Confronted with an FSCC that underestimates the health and environmental impacts, but extends 200 years beyond what is reasonable to model (the impacts in 2100), the ALJ indulged in a classic case of splitting the baby:
However, weighing the importance of accounting for the CO2 that will remain in the atmosphere beyond the year 2100, and the understated nature of the FSCC, the Administrative Law Judge concludes that it is reasonable to implement the [Federal Interagency Working Group’s] extrapolation for 100 years, to the year 2200. While the evidentiary underpinning is no greater for this extrapolation than it would be to extend the model to the year 2300, this approach lessens the danger of multiplication of errors within the extrapolation while providing a response to the strong evidence of damage from CO2.
In other words, the ALJ decided that, on the one hand, the three models used to predict future climate impacts failed to include certain damages, but on the other hand, there was no basis for predicting damages two centuries beyond 2100. And so she compromised by using the “understated” damages, but only for the next one hundred years.
There were also interesting debates about the validity of using global damages in the Minnesota SCC cost-benefit calculation. The ALJ elected to accept the global value, which makes some sense for the Federal SCC because U.S. emissions are a significant part of the global total. It makes less sense, however, to require an individual state to consider possible global benefits in its policy making. It also seems like a rather open ended precedent for other environmental externalities (e.g., deforestation, acid rain, GMOs). The ALJ accepted the global number despite the contradiction in the FSCC advocates’ position: that Minnesota should use the global number as the measure of damage for each ton emitted in Minnesota and should also count emissions reductions from pricing at the FSCC as an accruing climate benefit (even though they acknowledged emissions might well be shifted to locations with a lower, or zero, carbon price).

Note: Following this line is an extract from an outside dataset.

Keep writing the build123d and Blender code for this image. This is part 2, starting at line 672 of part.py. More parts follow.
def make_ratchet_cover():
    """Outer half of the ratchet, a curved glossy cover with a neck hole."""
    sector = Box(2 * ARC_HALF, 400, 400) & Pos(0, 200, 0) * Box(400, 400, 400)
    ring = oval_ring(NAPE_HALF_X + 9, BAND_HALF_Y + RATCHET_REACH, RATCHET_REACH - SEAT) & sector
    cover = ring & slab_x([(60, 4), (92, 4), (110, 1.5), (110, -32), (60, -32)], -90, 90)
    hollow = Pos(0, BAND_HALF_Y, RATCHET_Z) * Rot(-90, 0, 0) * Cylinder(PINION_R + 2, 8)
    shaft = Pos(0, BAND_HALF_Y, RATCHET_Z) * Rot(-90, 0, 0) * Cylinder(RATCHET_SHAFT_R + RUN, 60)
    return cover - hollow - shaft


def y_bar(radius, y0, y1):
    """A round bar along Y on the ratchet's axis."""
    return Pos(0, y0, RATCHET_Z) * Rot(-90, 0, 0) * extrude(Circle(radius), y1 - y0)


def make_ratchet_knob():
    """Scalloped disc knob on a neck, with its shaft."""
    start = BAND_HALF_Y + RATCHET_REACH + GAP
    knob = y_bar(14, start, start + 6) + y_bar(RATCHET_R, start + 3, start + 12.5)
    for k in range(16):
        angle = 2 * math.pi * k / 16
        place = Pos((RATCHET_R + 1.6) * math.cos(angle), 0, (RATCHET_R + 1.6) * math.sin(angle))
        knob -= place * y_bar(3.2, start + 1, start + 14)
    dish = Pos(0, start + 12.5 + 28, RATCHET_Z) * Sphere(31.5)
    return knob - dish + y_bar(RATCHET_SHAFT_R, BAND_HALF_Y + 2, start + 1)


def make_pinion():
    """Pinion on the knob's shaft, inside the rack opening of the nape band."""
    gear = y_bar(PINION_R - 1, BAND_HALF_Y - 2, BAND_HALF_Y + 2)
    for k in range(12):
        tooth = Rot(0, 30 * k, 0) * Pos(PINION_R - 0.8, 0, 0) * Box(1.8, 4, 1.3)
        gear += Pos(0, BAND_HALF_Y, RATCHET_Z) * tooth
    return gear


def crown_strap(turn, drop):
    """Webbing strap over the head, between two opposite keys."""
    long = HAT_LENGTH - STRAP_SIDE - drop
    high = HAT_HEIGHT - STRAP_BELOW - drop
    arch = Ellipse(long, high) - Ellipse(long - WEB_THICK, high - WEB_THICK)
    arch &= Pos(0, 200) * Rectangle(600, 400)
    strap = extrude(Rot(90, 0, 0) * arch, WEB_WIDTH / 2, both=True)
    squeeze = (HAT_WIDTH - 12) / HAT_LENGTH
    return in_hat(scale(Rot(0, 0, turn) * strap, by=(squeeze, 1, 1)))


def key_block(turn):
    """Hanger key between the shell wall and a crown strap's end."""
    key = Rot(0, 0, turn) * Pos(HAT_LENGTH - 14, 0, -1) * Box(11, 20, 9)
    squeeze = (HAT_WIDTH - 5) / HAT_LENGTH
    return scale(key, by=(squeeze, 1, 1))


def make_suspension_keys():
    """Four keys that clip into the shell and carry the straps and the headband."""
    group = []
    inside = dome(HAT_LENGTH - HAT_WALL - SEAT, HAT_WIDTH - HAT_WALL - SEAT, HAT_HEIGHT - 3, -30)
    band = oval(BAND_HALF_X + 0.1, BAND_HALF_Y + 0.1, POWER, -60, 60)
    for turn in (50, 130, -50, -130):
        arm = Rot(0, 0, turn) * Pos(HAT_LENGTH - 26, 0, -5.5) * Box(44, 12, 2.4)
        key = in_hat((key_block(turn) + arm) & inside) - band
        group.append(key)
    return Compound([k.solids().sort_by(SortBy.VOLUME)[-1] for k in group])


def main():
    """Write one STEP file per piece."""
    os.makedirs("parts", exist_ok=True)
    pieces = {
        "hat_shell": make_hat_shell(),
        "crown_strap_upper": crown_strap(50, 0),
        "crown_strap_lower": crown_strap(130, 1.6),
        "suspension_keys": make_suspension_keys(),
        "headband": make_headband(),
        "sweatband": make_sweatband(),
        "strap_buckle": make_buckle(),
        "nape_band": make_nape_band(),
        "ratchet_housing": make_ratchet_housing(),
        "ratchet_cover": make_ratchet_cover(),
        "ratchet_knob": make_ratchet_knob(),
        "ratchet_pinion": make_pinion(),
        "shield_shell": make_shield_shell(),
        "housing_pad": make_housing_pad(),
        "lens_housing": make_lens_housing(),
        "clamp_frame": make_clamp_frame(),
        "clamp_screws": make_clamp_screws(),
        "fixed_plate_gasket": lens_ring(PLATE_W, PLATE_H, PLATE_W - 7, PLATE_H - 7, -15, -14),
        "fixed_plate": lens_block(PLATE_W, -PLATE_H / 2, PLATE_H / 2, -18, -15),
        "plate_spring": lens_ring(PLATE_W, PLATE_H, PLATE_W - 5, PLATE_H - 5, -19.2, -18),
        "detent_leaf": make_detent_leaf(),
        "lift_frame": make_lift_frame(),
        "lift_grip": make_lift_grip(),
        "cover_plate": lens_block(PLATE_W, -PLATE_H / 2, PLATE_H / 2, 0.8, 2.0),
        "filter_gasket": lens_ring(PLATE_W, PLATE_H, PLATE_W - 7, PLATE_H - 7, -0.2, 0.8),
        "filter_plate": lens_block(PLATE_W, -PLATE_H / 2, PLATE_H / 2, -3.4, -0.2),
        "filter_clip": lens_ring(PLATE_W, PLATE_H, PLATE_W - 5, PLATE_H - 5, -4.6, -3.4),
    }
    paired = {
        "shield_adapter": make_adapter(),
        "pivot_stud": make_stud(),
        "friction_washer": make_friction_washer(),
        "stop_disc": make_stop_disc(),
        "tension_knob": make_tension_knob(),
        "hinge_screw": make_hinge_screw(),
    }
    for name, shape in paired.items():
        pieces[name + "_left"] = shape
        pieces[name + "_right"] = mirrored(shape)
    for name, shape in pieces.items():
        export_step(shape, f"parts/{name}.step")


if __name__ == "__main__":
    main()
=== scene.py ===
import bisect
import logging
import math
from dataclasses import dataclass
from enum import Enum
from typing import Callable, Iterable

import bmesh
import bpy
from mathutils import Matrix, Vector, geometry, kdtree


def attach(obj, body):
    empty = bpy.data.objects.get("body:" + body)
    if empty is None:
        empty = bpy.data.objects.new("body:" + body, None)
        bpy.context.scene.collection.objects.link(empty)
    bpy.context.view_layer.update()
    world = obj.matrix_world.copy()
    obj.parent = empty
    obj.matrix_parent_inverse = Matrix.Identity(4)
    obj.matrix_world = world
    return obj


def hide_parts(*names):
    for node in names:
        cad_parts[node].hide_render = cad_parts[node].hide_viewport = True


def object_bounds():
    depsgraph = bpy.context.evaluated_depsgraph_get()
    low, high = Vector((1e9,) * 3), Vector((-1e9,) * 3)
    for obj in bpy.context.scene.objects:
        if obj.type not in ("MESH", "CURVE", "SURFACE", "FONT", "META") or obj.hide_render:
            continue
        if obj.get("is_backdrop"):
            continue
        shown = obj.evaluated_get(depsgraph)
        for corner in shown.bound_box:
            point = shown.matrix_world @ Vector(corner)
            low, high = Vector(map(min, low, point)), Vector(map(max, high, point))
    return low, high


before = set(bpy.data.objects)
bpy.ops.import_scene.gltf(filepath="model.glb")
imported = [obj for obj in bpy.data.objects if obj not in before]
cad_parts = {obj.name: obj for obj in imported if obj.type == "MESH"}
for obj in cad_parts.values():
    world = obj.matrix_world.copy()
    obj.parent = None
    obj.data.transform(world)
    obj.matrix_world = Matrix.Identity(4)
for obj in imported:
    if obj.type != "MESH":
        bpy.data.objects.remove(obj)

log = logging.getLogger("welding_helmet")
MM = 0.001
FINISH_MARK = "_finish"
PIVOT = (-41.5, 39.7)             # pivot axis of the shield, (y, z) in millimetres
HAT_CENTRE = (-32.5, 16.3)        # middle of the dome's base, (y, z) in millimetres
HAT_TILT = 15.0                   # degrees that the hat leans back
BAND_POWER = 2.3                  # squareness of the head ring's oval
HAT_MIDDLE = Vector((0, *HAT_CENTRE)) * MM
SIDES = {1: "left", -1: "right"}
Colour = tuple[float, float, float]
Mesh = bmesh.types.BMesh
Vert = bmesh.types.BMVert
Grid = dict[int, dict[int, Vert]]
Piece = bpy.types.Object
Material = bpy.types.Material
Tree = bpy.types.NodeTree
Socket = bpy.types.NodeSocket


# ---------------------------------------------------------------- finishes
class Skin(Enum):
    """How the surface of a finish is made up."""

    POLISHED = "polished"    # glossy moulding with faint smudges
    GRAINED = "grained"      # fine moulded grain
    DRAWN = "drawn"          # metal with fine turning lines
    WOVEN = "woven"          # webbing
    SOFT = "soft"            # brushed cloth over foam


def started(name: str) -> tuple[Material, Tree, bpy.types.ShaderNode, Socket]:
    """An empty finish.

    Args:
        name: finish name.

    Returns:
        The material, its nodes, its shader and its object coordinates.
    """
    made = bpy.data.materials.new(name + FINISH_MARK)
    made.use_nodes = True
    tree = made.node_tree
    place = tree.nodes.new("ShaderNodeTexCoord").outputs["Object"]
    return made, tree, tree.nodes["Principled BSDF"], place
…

And thus, subject to the reduced timeframe and another (minor) modification, the ALJ “recommends that the Commission adopt the Federal Social Cost of Carbon as reasonable and the best available measure to determine the environmental cost of CO2.” Assuming that the PUC does so, doubtless the Minnesota Chamber of Commerce, Minnesota utilities, etc. (and Peabody, if that’s OK with the Bankruptcy Court) will appeal through the Minnesota courts.
We do not see this as a very rational outcome, but until someone comes along with better models and better assumptions, this is the sort of result we can expect. In the meantime, the FSCC has broadly withstood a serious challenge, and is now one step closer to being the default value.
 The federal SCC will finally be put to this test in the challenge to EPA’s methane standards for new oil and gas production, processing, transmission and storage facilities, which relies exclusively on greenhouse gas reduction benefits it its cost-benefit analysis. EPA’s rule uses the “social cost of methane”, as opposed to the social cost of carbon, but the disputed issues are essentially the same.